Certes, les amateurs effectuent aussi des achats en ligne, mais rien ne remplace le contact humain et la chaleur d’un événement en "live". A l’instar d’un public préférant assister à un concert plutôt que de l’écouter derrière un écran, l’amateur de véhicules anciens a besoin de contacts "en vrai" et de partage. Voir, toucher, sentir un véhicule ne peut pas être restitué autrement qu’en réalité physique. Farfouiller dans une caisse à la recherche d’une pièce ou d’un document procure une émotion sans commune mesure avec le fait de dérouler une page web.
Vivre un loisir, voire une passion, comme le véhicule ancien, ne se borne pas à la quête et à la jouissance d’un objet.
Ce n’est jamais qu’un prétexte pour rencontrer les autres, partager avec eux des moments agréables, nouer des liens durables. Les clubs le démontrent sans ambiguïté, mais également les salons, car l’un comme l’autre favorise les relations sociales, sans considération de statut, d’âge ou d’origine.
Il est vrai que les amateurs d’anciennes sont en majorité des hommes, les dames appréciant cependant les voyages et les amitiés qui se nouent au sein des clubs ou des événements.
Elles sont d’ailleurs de plus en plus nombreuses à rouler elles-mêmes en véhicule ancien et à animer les clubs.

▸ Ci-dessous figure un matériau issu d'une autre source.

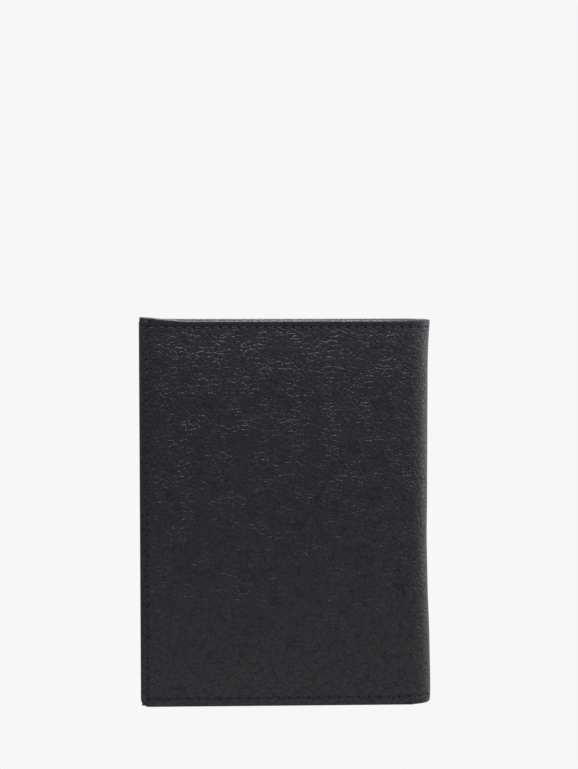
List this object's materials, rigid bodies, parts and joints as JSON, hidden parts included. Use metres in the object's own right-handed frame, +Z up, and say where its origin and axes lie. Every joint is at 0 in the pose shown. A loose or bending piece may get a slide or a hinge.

Les jeunes délaissent volontiers leur smartphone et leur tablette pour profiter d’un "youngtimer" et rejoindre la communauté des passionnés d’anciennes ; ils en sont aussi l’avenir. Autant de raisons d’être optimiste. Epoqu’auto aura donc une nouvelle fois permis de se rassurer sur le maintien, et même, peut-être, le renforcement des valeurs essentielles qui nous rassemblent : rapports humains et partage, autour de cette automobile qu'on aime tant.